Abstract

Electric mobility has emerged as a key initiative for the policymakers and the governments to mitigate the carbon footprint of the transportation sector. However, the adoption of electric vehicles (EVs) is slow, primarily due to the scarcity of adequate charging facilities. The intriguing factor in terms of developing charging infrastructure is related to which entity should invest in developing the same. Herein, we study a vehicle supply chain and formulated four different modes of developing charging infrastructures for EVs when: (a) EV manufacturer invests in setting up the charging infrastructure with a government subsidy to EV consumers, namely the Model M, (b) EV manufacturer invests in setting up the charging infrastructure, namely the Model R (c) Government invests in setting up charging infrastructure and also provides a subsidy to EV consumers, namely the Model MG, and (d) Government invests in setting up the charging infrastructure, namely the Model G. Our findings show that the Model MG and M are equally effective for generating the maximum EV demand and market share, thereby require maximum effort for developing the charging infrastructure.
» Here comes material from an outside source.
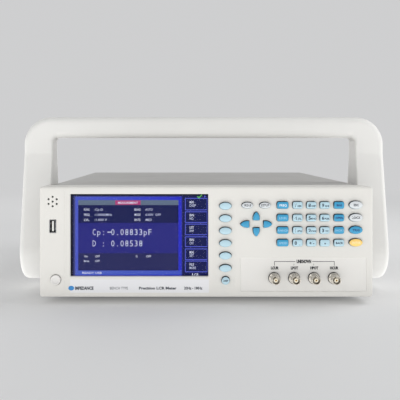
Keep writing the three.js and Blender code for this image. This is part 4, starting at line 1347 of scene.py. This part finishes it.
# ==================================================================== feet
FOOT_PROFILE = [(0, .8), (11.9, .8), (12.8, .3), (13.0, -.6), (12.6, -3.4), (11.9, -6.6),
                (11.5, -7.5), (10.9, -8.0), (7.2, -8.0), (6.8, -7.7), (6.6, -5.2), (0, -5.0)]
for node in ("front_foot_bar", "rear_foot_bar"):
    _, depth, _ = middle(node)
    body = Body()
    body.slab(rounded_rect(0, depth, 300, 26, 2.0, 5), .6, 3.7, .5, "black_steel")
    for x in (-135, 135):
        body.lathe(FOOT_PROFILE, (x, depth, 0), "z", 56)
        screw(body, (x, depth, -5.0), "z", -1, 4.0, 1.6, "screw_steel")
    make(f"{node}_piece", body, ["foot_rubber", "black_steel", "screw_steel"],
         replaces=(node,), angle=35)

# ================================================================== handle
# A U that stands up from its hubs: y and z below are depth and height from the hub axis.
_, AXIS_DEPTH, AXIS_H = middle("handle_hub_right")
HUB_R, ARM_HALF, ARM_TOP = 38.0, 15.0, 118
ARM_IN, ARM_OUT = 187.5, 223.5                      # x of the arm's inner and outer faces
BAR_IN, BAR_OUT = 138.0, 164.0                      # z of the cross bar's inner and outer faces
BEND_IN, BEND_OUT = 6, 34                           # bend radii between arm and bar
EDGE_OUT, EDGE_IN, BAR_EDGE = 7.0, 2.5, 9.0         # edge radii of the arm and of the bar
BLEND_START, BLEND_LENGTH = 112, 8                  # where the taper eases into the straight
LEAN = math.asin((HUB_R - ARM_HALF) / ARM_TOP)
COS_LEAN, SIN_LEAN = math.cos(LEAN), math.sin(LEAN)
TANGENT_Z = HUB_R * SIN_LEAN                        # where the tapered sides leave the hub


def half_width(z):
    if z < TANGENT_Z:
        return math.sqrt(max(0.0, HUB_R * HUB_R - z * z))
    if z < ARM_TOP:
        start = HUB_R * COS_LEAN
        return start + (ARM_HALF - start) * (z - TANGENT_Z) / (ARM_TOP - TANGENT_Z)
    return ARM_HALF


def edge_gap(y, z):
    """Distance from a point on the arm's face to the arm's edge."""
    y = abs(y)
    taper = HUB_R - (y * COS_LEAN + z * SIN_LEAN)
    if z > BLEND_START:
        blend = min(1.0, (z - BLEND_START) / BLEND_LENGTH)
        gap = taper if z < ARM_TOP else ARM_HALF - y
        return gap * (1 - blend) + (ARM_HALF - y) * blend
    if -y * SIN_LEAN + z * COS_LEAN >= 0:
        return taper
    return HUB_R - math.hypot(y, z)


def section(x, z, out_x, out_z, thick, half, arm_z, outer_radius, inner_radius):
    """One ring of the handle round (x, z). (out_x, out_z) points from the inside of the U to
    its outside; arm_z is the z used for the arm's edges, or None past the arm."""
    margin = min(outer_radius, half)
    ys = [half - margin * (1 - math.cos(k / 7 * math.pi / 2)) for k in range(8)]
    inner = half - margin
    ys += [inner * .5, 0.0, -inner * .5] + [-y for y in reversed(ys)]

    def reach(y, radius):
        gap = half - abs(y) if arm_z is None else edge_gap(y, arm_z)
        gap = max(0.0, min(gap, radius))
        return thick / 2 - (radius - math.sqrt(max(0.0, radius * radius - (radius - gap) ** 2)))

    def point(out, y):
        return x + out_x * out, AXIS_DEPTH + y, AXIS_H + z + out_z * out

    flat = thick / 2 - outer_radius
    return ([point(reach(y, outer_radius), y) for y in ys]
            + [point(flat * share, -half) for share in (.5, 0, -.5)]
            + [point(-reach(y, inner_radius), y) for y in reversed(ys)]
            + [point(flat * share, half) for share in (-.5, 0, .5)])


zs = [-HUB_R * math.cos(k / 30 * math.pi / 2) for k in range(31)] + [TANGENT_Z * .5, TANGENT_Z]
zs += [TANGENT_Z + (ARM_TOP - TANGENT_Z) * k / 12 for k in range(1, 12)]
zs += [112, 114, 116, ARM_TOP, 120, 124, 128]
chain = [section((ARM_IN + ARM_OUT) / 2, z, 1, 0, ARM_OUT - ARM_IN, half_width(z), z, EDGE_OUT,
                 EDGE_IN)
         for z in sorted(set(round(z, 4) for z in zs))]
for k in range(19):                                 # bend from the arm to the bar
    share = k / 18
    cos, sin = math.cos(share * math.pi / 2), math.sin(share * math.pi / 2)
    inner_x, inner_z = ARM_IN - BEND_IN + BEND_IN * cos, BAR_IN - BEND_IN + BEND_IN * sin
    outer_x, outer_z = ARM_OUT - BEND_OUT + BEND_OUT * cos, BAR_OUT - BEND_OUT + BEND_OUT * sin
    thick = math.hypot(outer_x - inner_x, outer_z - inner_z)
    chain.append(section((inner_x + outer_x) / 2, (inner_z + outer_z) / 2,
                         (outer_x - inner_x) / thick, (outer_z - inner_z) / thick, thick,
                         ARM_HALF, None, EDGE_OUT + (BAR_EDGE - EDGE_OUT) * share,
                         EDGE_IN + (BAR_EDGE - EDGE_IN) * share))
for x in (150, 110, 70, 68.5, 67.6, 40, 0):
    chain.append(section(x, (BAR_IN + BAR_OUT) / 2, 0, 1, BAR_OUT - BAR_IN, ARM_HALF, None,
                         BAR_EDGE, BAR_EDGE))
chain += [[(-x, depth, height) for x, depth, height in ring] for ring in reversed(chain[:-1])]
body = Body()
body.stack([body.place(ring) for ring in chain])
handle = make("handle_shell", body, ["handle_plastic"], "handle",
              ("carry_handle",), angle=50, weighted=False)

AXIS = (0, AXIS_DEPTH, AXIS_H)
tool = Body()
for side in (1, -1):
    # bore for the hub; ring groove and centre recess on the outside
    for profile, steps in (
            ([(0, 186.9), (10.6, 186.9), (10.6, 203.6), (0, 203.6)], 64),
            ([(23.0, 225), (23.0, 222.5), (24.2, 222.5), (24.2, 225), (23.0, 225)], 96),
            ([(0, 225), (8.5, 225), (8.5, 220.9), (0, 220.9)], 64)):
        tool.lathe(mirrored(profile, side), AXIS, "x", steps)
cut(handle, tool, "handle_plastic")

body = Body()                                       # pivot screws in the centre recesses
for side in (1, -1):
    screw(body, (side * 220.9, AXIS_DEPTH, AXIS_H), "x", side, 5.2, 2.0)
    body.lathe(mirrored([(0, 220.8), (7.6, 220.8), (7.6, 221.35), (0, 221.35)], side), AXIS, "x",
               40)
make("handle_pivot_screws", body, ["screw_steel"], "handle", angle=35)

HUB_PROFILE = [(0, 181.8), (31.4, 181.8), (32, 182.4), (32, 186.2), (31.2, 187.0), (24, 187.0),
               (23.6, 186.6), (20, 186.6), (19.6, 187.0), (10, 187.0), (10, 202.2), (9.2, 203.0),
               (0, 203.0)]
for side, node in ((-1, "handle_hub_left"), (1, "handle_hub_right")):
    body = Body()
    body.lathe(mirrored(HUB_PROFILE, side), AXIS, "x", 96)
    make(f"{node}_piece", body, ["hub_plastic"], replaces=(node,), angle=35)

# ======================================= floor, light and camera, in metres
BACKDROP = (.62, .622, .628, 1)


def floor_paper():
    """Paper that fades into the backdrop. To other rays it is a lit table that sends light up
    to the instrument, except from underneath it."""
    tree, bsdf = new_material("floor_paper")
    grey = mixed(tree, ranged(tree, noise(tree, 3, 3, .5), .3, .7, 0, 1), (.87, .87, .87, 1),
                 (.89, .89, .89, 1))
    connect(tree, bsdf, {"Base Color": grey, "Roughness": .9, "Specular IOR Level": .2})
    distance = add_node(tree, "VectorMath", {0: coordinates(tree)}, operation="LENGTH")
    fade = ranged(tree, distance.outputs["Value"], .45, 1.9, .18, 1,
                  interpolation_type="SMOOTHERSTEP")
    backdrop = add_node(tree, "Emission", {"Color": BACKDROP})
    paper = add_node(tree, "MixShader", {0: fade, 1: bsdf.outputs[0], 2: backdrop.outputs[0]})
    axes = add_node(tree, "SeparateXYZ", {0: coordinates(tree)})
    # distance outside the instrument's footprint, each way
    gaps = [maths(tree, "SUBTRACT", maths(tree, "ABSOLUTE", axes.outputs[axis]), half)
            for axis, half in (("X", .18), ("Y", .19))]
    strength = ranged(tree, maths(tree, "MAXIMUM", *gaps), -.02, .06, .12, 1.60)
    lit = add_node(tree, "Emission", {"Color": (.985, .985, .98, 1), "Strength": strength})
    connect(tree, tree.nodes["Material Output"],
            {"Surface": camera_split(tree, lit.outputs[0], paper.outputs[0])})


floor_paper()
mesh = bpy.data.meshes.new("floor")
mesh.from_pydata([(-20, -20, 0), (20, -20, 0), (20, 20, 0), (-20, 20, 0)], [], [(0, 1, 2, 3)])
mesh.materials.append(MATERIALS["floor_paper"])
floor = link(bpy.data.objects.new("floor", mesh))
# outer edge of the cross bar: the floor gives way to it
low_point = link(bpy.data.objects.new("handle_low_point", None))
low_point.location = world_point(0, AXIS_DEPTH - 13.5, AXIS_H + 162.5)
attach(low_point, "handle")
follow = floor.constraints.new("COPY_LOCATION")
follow.target, follow.use_x, follow.use_y = low_point, False, False
stop = floor.constraints.new("LIMIT_LOCATION")
stop.use_max_z, stop.max_z = True, 0


def lamp(name, at, target, size, watts, colour=(1, 1, 1)):
    light = bpy.data.lights.new(name, "AREA")
    light.energy, light.color, light.shape = watts, colour, "RECTANGLE"
    light.size, light.size_y = size
    ob = link(bpy.data.objects.new(name, light))
    ob.location = at
    ob.rotation_mode = "QUATERNION"
    ob.rotation_quaternion = (Vector(target) - Vector(at)).to_track_quat("-Z", "Y")


lamp("key", at=(-.80, -1.30, .80), target=(0, -.15, .07), size=(.40, .35), watts=1.5,
     colour=(1, .99, .975))
lamp("fill", at=(1.20, -1.20, .35), target=(0, -.1, .07), size=(1.1, .6), watts=.15)
lamp("side", at=(1.45, .30, .55), target=(-.1, .10, .16), size=(.9, .6), watts=1.2)
lamp("top", at=(.95, .0, 1.05), target=(-.15, -.05, .15), size=(.8, .8), watts=5.5)
lamp("back", at=(-.9, 1.3, .9), target=(0, .2, .1), size=(1.0, .8), watts=3.4)

# Sky that dims with height; the camera sees the backdrop instead.
world = bpy.data.worlds.new("studio")
world.use_nodes = True
tree = world.node_tree
sky = tree.nodes["Background"]
direction = add_node(tree, "TexCoord").outputs["Generated"]
axes = add_node(tree, "SeparateXYZ", {0: direction})
connect(tree, sky, {"Color": (.955, .965, .975, 1),
                    "Strength": ranged(tree, axes.outputs["Z"], .10, .75, .61, .50)})
backdrop = add_node(tree, "Background", {"Color": BACKDROP, "Strength": 1.0})
connect(tree, tree.nodes["World Output"],
        {"Surface": camera_split(tree, sky.outputs[0], backdrop.outputs[0])})
bpy.context.scene.world = world

camera_data = bpy.data.cameras.new("camera")
camera_data.sensor_width, camera_data.lens = 36.0, 55.13
camera_data.shift_x, camera_data.shift_y = .0425, -.1325
camera_data.clip_start, camera_data.clip_end = .01, 50
camera = link(bpy.data.objects.new("camera", camera_data))
camera.location = (-.0258, FRONT_Y - .680, .1746)
camera.rotation_euler = (math.pi / 2, 0, 0)
bpy.context.scene.camera = camera
bpy.context.scene.view_settings.view_transform = "Standard"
Further, social welfare is also maximum in these two cases, which is counterintuitive because government support is more in the Model MG as compared to the Model M. Hence, under a limited budget constraint, the government can provide direct subsidy to EV consumers and let EV manufacturer invests in charging infrastructure to maximize social welfare. Further, the Model MG and M have a lower overall environmental impact when GV's environmental impact is higher than a threshold. Additionally, we provide multifaceted policy recommendations for the government, along with manufacturer strategic choices under different scenarios.